Vegan Recipes : Green Lentil Spaghetti
Serves 6
Ingredients
- 300 g Spaghetti
- 225 g Green Lentils (washed thoroughly)
- 250 g Chopped Onions
- 2 cloves Garlic (crushed)
- 150 g Red or Green Peppers (sliced)
- 100 g Mushrooms (sliced)
- 15 ml Oil
- 400 g Tomatoes (tinned)
- 2 tbsp / 30 ml Tomato Puree
- 500 ml Vegetable Stock
- 2 tbsp / 5-10 ml Basil
- 1 tbsp / 15 ml Fresh Chopped Parsley
- Salt and Pepper
Method
- Fry onion, garlic, pepper and mushrooms in the oil for a few minutes.

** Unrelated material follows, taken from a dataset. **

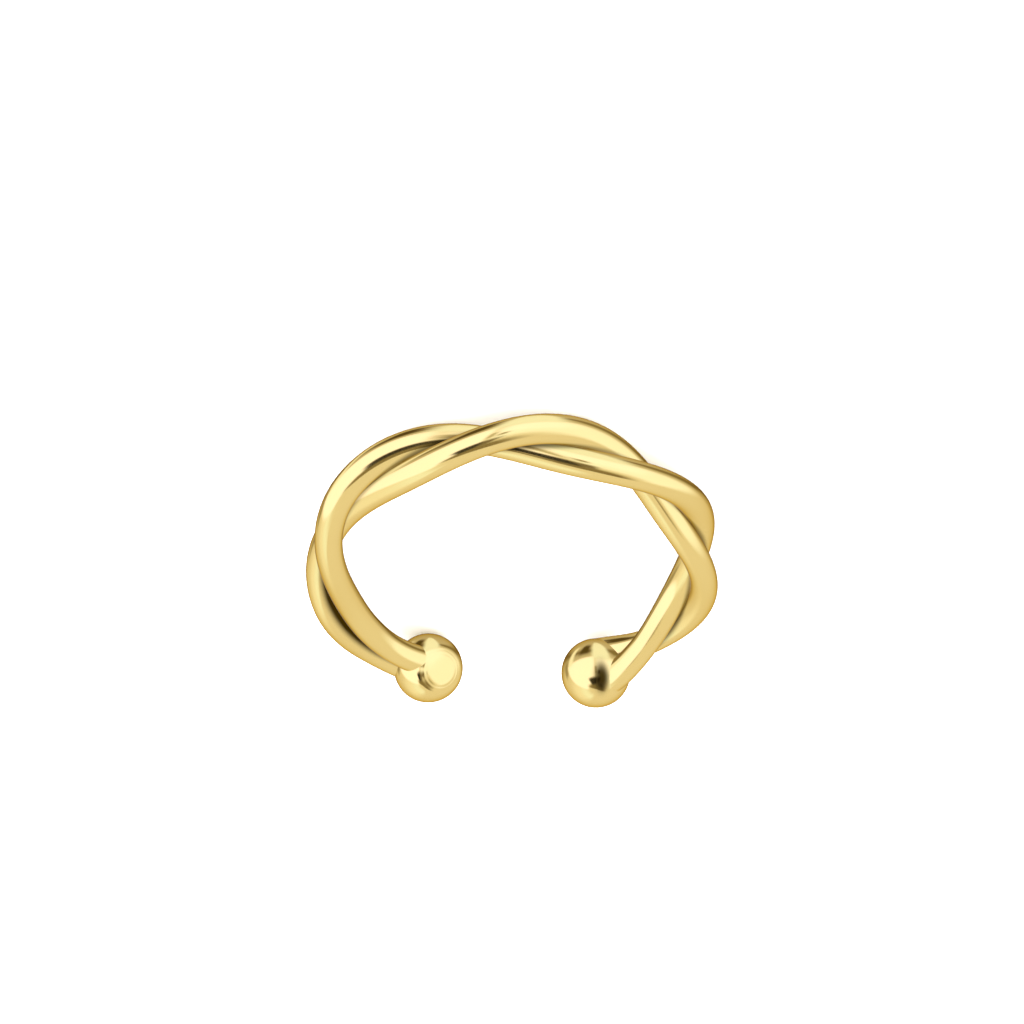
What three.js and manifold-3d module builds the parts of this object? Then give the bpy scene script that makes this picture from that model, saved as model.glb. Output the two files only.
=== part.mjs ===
// A twisted ear cuff: two round wires wound round each other, bent into an open ring,
// with a ball soldered over each end. It is one piece of metal, so it is one solid.
// Millimetres, +Z up. The cuff lies on its side on z = 0, with its gap towards +Y.

import * as THREE from 'three';
import { mergeVertices } from 'three/addons/utils/BufferGeometryUtils.js';
import { ConvexHull } from 'three/addons/math/ConvexHull.js';
import Module from 'manifold-3d';

// Driving dimensions
const ringRadius = 4.85; // centre of the cuff to the middle of the twist
const wireDiameter = 0.74;
const solderOverlap = 0.044; // how far the two wires run into each other
const twistPitch = 9.25; // length of twist in which a wire goes once round
const twistPhase = 15.5; // degrees, at the back: how far the outer wire stands up
const ballDiameter = 1.96;
const gapWidth = 2.78; // clear width between the balls, where the ear's rim goes in

// How the bending by hand left the twist, in even steps from the ball at -X, round the
// back, to the ball at +X. ring is a share of ringRadius and lift of wireDiameter. lead
// is how many degrees the twist runs ahead of its even pitch. At the +X end the twist
// falls far behind it, because there the wires run side by side into the ball.
const bends = [
  { ring: 0.98, lift: 0.4, lead: 5 },
  { ring: 1.01, lift: 0.0, lead: -5 },
  { ring: 0.99, lift: 0.1, lead: -5 },
  { ring: 1.0, lift: 0.0, lead: 0 },
  { ring: 1.04, lift: 0.1, lead: 10 },
  { ring: 0.98, lift: 0.3, lead: 0 },
  { ring: 1.0, lift: -0.15, lead: -165 },
];

// Where the middle of each ball sits, in the same shares: at the -X end the wires come in
// a little above it and inside it
const ballSeats = [
  { end: -1, ring: 1.0, lift: 0.3 },
  { end: 1, ring: 1.0, lift: -0.15 },
];

// Fineness of the faceted surfaces
const wireSides = 16;
const wireSteps = 108;
const ballSides = 28;
const ballRows = 20;
const samePoint = 1e-4; // corners this close together are one corner

// The ring's arc, from the back to the middle of a ball
const halfGap = (gapWidth + ballDiameter) / 2;
const halfArc = Math.PI - Math.asin(halfGap / ringRadius);

// A smooth value between the rows of the bends table, at share -1 to 1 of the arc
function bendAt(column, share) {
  const knots = bends.map((row, index) => new THREE.Vector2(index, row[column]));
  const place = (share + 1) / 2;
  return new THREE.SplineCurve(knots).getPoint(place).y;
}

// A place round the ring, at a share of the arc: 0 is the back, at -Y
function ringPoint(share, ring, lift) {
  const angle = halfArc * share;
  const radius = ringRadius * ring;
  const height = wireDiameter * lift;
  return new THREE.Vector3(radius * Math.sin(angle), -radius * Math.cos(angle), height);
}

// The middle of the twist
function twistCentre(share) {
  return ringPoint(share, bendAt('ring', share), bendAt('lift', share));
}

// One wire's centre line. side is 1 or -1: the wires lie opposite each other.
class TwistedWire extends THREE.Curve {
  constructor(side) {
    super();
    this.offset = (side * (wireDiameter - solderOverlap)) / 2;
  }

  getPoint(along, target = new THREE.Vector3()) {
    const share = 2 * along - 1;
    const angle = halfArc * share;
    const lead = twistPhase + bendAt('lead', share);
    const turn = (2 * Math.PI * ringRadius * angle) / twistPitch + THREE.MathUtils.degToRad(lead);
    const outward = new THREE.Vector3(Math.sin(angle), -Math.cos(angle), 0);
    const upward = new THREE.Vector3(0, 0, 1);
    return target
      .copy(twistCentre(share))
      .addScaledVector(outward, this.offset * Math.cos(turn))
      .addScaledVector(upward, this.offset * Math.sin(turn));
  }
}

function makeWire(side) {
  const section = new THREE.Shape().absarc(0, 0, wireDiameter / 2, 0, 2 * Math.PI);
  return new THREE.ExtrudeGeometry(section, {
    curveSegments: wireSides / 2, // a full circle gets twice this many
    steps: wireSteps,
    extrudePath: new TwistedWire(side),
  });
}

// A ball over one end of the twist
function makeBall(seat) {
  const ball = new THREE.SphereGeometry(ballDiameter / 2, ballSides, ballRows);
  const place = ringPoint(seat.end, seat.ring, seat.lift);
  return ball.translate(place.x, place.y, place.z);
}

// Solids from closed geometries, and back
const wasm = await Module();
wasm.setup();

function toSolid(geometry) {
  const bare = geometry.clone();
  bare.deleteAttribute('normal');
  bare.deleteAttribute('uv');
  const merged = mergeVertices(bare, samePoint);
  const vertProperties = new Float32Array(merged.attributes.position.array);
  const triVerts = new Uint32Array(merged.index.array);
  return new wasm.Manifold(new wasm.Mesh({ numProp: 3, vertProperties, triVerts }));
}

function toGeometry(solid) {
  const mesh = solid.getMesh();
  const geometry = new THREE.BufferGeometry();
  geometry.setAttribute('position', new THREE.BufferAttribute(mesh.vertProperties, 3));
  geometry.setIndex(new THREE.BufferAttribute(mesh.triVerts, 1));
  return geometry;
}

// The flat support under the cuff: the face of its convex hull right below the middle
// of its metal, so the cuff can rest on the three points that touch the table.
function supportNormal(geometry, centre) {
  const places = geometry.attributes.position;
  const points = [];
  for (let index = 0; index < places.count; index += 1) {
    points.push(new THREE.Vector3().fromBufferAttribute(places, index));
  }
  const hull = new ConvexHull().setFromPoints(points);
  const plumb = new THREE.Ray(centre, new THREE.Vector3(0, 0, -1));
  const under = hull.faces.find((face) => {
    const corners = [face.edge.head().point, face.edge.tail().point, face.edge.next.head().point];
    return face.normal.z < 0 && plumb.intersectTriangle(...corners, false, new THREE.Vector3());
  });
  return under.normal.clone();
}

// The middle of the metal, from the volume between each face and the origin
function metalCentre(geometry) {
  const places = geometry.attributes.position;
  const order = geometry.index.array;
  const sum = new THREE.Vector3();
  let volume = 0;
  for (let first = 0; first < order.length; first += 3) {
    const corners = [order[first], order[first + 1], order[first + 2]];
    const [a, b, c] = corners.map((index) => new THREE.Vector3().fromBufferAttribute(places, index));
    const part = a.dot(b.clone().cross(c)) / 6;
    sum.addScaledVector(a.add(b).add(c), part / 4);
    volume += part;
  }
  return sum.divideScalar(volume);
}

// Turns the cuff on to its three lowest points and stands it on z = 0, centred
function layDown(geometry) {
  const down = new THREE.Vector3(0, 0, -1);
  const normal = supportNormal(geometry, metalCentre(geometry));
  geometry.applyQuaternion(new THREE.Quaternion().setFromUnitVectors(normal, down));
  geometry.computeBoundingBox();
  const { min, max } = geometry.boundingBox;
  return geometry.translate(-(min.x + max.x) / 2, -(min.y + max.y) / 2, -min.z);
}

function makeCuff() {
  const pieces = [makeWire(1), makeWire(-1), ...ballSeats.map(makeBall)].map(toSolid);
  const joined = pieces.reduce((whole, piece) => whole.add(piece));
  return layDown(toGeometry(joined));
}

const polish = 0.16; // roughness of a buffed surface

// A named node with its own finish
function makeNode(name, geometry, color) {
  const finish = new THREE.MeshStandardMaterial({ color, metalness: 1, roughness: polish });
  const mesh = new THREE.Mesh(geometry, finish);
  mesh.name = name;
  return mesh;
}

const palePolishedGold = '#f0d584';

const earCuff = new THREE.Group();
earCuff.add(makeNode('twisted_cuff', makeCuff(), palePolishedGold));

export default earCuff;
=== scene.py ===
# %% [markdown]
# # A twisted ear cuff in polished gold
# This lesson dresses a finished construction model, the frame, in the surface of the real
# thing. The cuff is two round wires wound round each other and bent into an open ring, with
# a ball soldered over each end. Every length below is in metres.

# %% Load the frame
import math

import bpy
from mathutils import Euler, Matrix, Vector


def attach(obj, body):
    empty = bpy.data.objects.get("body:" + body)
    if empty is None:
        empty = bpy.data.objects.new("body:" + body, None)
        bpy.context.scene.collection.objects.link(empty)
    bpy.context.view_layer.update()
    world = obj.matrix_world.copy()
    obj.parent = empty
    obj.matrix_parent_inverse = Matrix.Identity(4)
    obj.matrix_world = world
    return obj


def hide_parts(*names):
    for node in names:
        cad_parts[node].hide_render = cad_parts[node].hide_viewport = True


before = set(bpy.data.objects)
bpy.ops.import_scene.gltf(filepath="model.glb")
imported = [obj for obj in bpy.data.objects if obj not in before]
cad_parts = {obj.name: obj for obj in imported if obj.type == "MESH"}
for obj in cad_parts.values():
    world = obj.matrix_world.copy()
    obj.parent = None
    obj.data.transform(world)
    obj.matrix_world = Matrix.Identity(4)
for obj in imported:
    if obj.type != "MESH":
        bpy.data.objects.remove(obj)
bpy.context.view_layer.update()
bpy.ops.object.select_all(action="DESELECT")
MM = 0.001

# %% [markdown]
# ## The sizes of the cuff
# A jeweller works from the gauge of the wire, the pitch of the twist and the width across
# the ring. The bending by hand leaves small swings in and out, up and down, and in how tight
# the twist is. They are listed in even steps from one ball round the back to the other, and
# a smooth curve runs through them.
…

- Add lentils, tomatoes, tomato puree, vegetable stock, basil and pepper. Bring to the boil, cover on a low heat for 20-25 minutes until the lentils are cooked and the sauce has thickened.
- Add the parsley.
- Service with spaghetti (allowing 75g raw weight per person). This should be cooked in plenty of boiling salted water for recommended time.
Note: The sauce can be frozen in individual plastic containers then thawed and reheated.